> [The task]
Retype, exactly as written, every line from the one containing "frame = import_model()" down to the one containing "p in piece.data.polygons))", including both, and nothing else.

> [Data extract]
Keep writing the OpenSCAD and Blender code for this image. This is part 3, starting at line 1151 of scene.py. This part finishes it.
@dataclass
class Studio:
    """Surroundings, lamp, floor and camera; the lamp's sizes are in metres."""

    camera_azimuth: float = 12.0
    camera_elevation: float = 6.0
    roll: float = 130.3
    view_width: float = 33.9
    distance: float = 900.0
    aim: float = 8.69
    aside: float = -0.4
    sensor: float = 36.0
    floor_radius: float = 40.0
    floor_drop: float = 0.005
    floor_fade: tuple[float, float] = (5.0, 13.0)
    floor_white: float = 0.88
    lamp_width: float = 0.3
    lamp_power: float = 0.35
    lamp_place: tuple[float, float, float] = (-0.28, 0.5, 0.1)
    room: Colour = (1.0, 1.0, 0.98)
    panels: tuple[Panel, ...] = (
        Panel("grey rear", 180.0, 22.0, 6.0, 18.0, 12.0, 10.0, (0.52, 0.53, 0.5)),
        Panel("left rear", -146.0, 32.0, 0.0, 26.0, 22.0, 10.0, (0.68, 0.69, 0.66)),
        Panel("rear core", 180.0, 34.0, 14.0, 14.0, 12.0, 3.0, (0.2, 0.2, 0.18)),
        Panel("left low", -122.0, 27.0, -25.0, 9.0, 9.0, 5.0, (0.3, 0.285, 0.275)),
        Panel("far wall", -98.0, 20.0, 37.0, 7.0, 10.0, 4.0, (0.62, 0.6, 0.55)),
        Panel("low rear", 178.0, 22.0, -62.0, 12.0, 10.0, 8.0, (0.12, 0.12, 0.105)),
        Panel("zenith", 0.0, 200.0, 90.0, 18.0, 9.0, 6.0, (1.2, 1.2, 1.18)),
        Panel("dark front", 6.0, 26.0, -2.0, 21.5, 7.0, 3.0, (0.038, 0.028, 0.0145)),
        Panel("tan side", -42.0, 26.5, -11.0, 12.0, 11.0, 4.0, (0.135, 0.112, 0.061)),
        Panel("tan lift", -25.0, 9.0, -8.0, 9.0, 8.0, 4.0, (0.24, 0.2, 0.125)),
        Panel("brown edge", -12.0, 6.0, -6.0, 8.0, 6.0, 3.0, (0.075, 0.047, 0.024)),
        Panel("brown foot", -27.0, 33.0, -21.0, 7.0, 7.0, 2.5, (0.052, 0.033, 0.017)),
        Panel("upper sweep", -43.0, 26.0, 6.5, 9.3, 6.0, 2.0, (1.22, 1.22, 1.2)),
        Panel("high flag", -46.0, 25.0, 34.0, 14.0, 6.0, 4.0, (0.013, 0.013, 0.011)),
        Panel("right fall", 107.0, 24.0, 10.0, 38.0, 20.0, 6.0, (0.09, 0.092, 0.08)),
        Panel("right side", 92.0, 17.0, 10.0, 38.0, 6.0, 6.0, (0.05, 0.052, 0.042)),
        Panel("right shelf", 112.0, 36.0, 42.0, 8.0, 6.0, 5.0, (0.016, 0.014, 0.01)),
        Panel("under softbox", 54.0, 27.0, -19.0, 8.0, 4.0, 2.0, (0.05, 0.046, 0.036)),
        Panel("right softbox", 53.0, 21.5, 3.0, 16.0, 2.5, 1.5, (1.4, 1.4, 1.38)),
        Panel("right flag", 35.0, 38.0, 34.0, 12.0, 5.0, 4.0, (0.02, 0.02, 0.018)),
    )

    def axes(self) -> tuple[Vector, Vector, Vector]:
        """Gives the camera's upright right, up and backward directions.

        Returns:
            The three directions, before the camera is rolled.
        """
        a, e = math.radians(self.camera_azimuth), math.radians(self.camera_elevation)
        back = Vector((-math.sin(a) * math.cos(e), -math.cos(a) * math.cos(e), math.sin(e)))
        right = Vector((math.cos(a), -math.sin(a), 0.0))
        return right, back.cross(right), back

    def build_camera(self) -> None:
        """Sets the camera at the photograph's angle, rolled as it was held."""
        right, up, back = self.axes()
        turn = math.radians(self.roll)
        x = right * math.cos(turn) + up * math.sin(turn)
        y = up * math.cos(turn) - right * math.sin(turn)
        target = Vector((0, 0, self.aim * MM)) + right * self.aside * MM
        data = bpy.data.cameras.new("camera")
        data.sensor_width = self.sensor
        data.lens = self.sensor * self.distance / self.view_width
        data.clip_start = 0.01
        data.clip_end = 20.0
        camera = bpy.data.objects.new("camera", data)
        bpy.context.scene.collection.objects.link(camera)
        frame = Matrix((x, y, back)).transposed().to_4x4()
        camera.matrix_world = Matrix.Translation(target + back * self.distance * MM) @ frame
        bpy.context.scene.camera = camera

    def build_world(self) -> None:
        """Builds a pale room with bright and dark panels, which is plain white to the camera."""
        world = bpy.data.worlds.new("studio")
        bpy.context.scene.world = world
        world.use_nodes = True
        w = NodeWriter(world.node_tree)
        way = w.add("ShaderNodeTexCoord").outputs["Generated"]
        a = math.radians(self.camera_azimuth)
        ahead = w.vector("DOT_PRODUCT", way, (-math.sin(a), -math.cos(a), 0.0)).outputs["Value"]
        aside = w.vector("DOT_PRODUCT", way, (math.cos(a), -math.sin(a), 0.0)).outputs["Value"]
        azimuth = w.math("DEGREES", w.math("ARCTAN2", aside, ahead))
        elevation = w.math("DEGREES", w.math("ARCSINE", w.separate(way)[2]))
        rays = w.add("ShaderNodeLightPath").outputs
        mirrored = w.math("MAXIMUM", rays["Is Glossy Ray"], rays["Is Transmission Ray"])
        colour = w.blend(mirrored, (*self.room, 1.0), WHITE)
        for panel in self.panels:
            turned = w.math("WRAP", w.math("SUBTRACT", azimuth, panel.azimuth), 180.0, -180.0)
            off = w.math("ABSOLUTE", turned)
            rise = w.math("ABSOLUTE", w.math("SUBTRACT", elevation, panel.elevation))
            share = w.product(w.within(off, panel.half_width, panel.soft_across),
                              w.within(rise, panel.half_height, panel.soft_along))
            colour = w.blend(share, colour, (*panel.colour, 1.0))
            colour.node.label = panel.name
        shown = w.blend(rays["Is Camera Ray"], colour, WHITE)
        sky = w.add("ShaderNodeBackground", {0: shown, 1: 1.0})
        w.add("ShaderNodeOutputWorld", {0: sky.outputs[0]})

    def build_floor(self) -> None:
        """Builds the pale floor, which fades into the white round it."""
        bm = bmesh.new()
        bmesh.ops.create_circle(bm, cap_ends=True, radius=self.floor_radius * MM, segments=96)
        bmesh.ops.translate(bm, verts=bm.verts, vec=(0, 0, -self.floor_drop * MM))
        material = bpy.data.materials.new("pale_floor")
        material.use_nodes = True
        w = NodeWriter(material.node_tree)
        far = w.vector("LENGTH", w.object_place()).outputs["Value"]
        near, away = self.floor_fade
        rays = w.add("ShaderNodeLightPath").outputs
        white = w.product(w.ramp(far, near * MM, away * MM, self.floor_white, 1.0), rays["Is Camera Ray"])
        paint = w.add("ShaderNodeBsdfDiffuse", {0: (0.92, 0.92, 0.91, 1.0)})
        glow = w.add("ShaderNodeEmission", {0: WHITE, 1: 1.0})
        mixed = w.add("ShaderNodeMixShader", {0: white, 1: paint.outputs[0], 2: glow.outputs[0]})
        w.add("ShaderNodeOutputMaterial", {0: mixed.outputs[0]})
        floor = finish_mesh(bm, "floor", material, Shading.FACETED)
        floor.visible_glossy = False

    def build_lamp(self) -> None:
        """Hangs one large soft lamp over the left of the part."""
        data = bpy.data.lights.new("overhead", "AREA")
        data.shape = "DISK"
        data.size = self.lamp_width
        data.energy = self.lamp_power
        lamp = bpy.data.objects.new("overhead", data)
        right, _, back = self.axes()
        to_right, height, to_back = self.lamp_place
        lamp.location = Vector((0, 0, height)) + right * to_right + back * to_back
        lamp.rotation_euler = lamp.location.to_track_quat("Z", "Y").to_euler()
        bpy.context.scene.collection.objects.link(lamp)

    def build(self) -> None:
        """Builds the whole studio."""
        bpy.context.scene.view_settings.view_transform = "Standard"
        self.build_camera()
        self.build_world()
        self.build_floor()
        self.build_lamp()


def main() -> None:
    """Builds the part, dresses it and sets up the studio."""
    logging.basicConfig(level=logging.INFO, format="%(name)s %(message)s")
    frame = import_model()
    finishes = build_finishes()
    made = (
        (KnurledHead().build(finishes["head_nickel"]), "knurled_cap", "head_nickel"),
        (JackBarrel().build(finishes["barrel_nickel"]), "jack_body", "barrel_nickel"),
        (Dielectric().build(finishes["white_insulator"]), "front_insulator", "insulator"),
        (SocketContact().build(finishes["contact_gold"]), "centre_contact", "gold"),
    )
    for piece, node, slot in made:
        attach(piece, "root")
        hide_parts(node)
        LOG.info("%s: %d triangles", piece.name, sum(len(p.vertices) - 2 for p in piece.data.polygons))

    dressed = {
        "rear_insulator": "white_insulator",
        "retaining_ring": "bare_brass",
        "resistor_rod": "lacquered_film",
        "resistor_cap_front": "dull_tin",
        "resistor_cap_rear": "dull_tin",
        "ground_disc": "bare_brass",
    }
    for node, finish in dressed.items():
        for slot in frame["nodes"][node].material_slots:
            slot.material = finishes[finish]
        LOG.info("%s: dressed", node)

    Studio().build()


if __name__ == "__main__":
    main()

> [Output for this exercise]
    frame = import_model()
    finishes = build_finishes()
    made = (
        (KnurledHead().build(finishes["head_nickel"]), "knurled_cap", "head_nickel"),
        (JackBarrel().build(finishes["barrel_nickel"]), "jack_body", "barrel_nickel"),
        (Dielectric().build(finishes["white_insulator"]), "front_insulator", "insulator"),
        (SocketContact().build(finishes["contact_gold"]), "centre_contact", "gold"),
    )
    for piece, node, slot in made:
        attach(piece, "root")
        hide_parts(node)
        LOG.info("%s: %d triangles", piece.name, sum(len(p.vertices) - 2 for p in piece.data.polygons))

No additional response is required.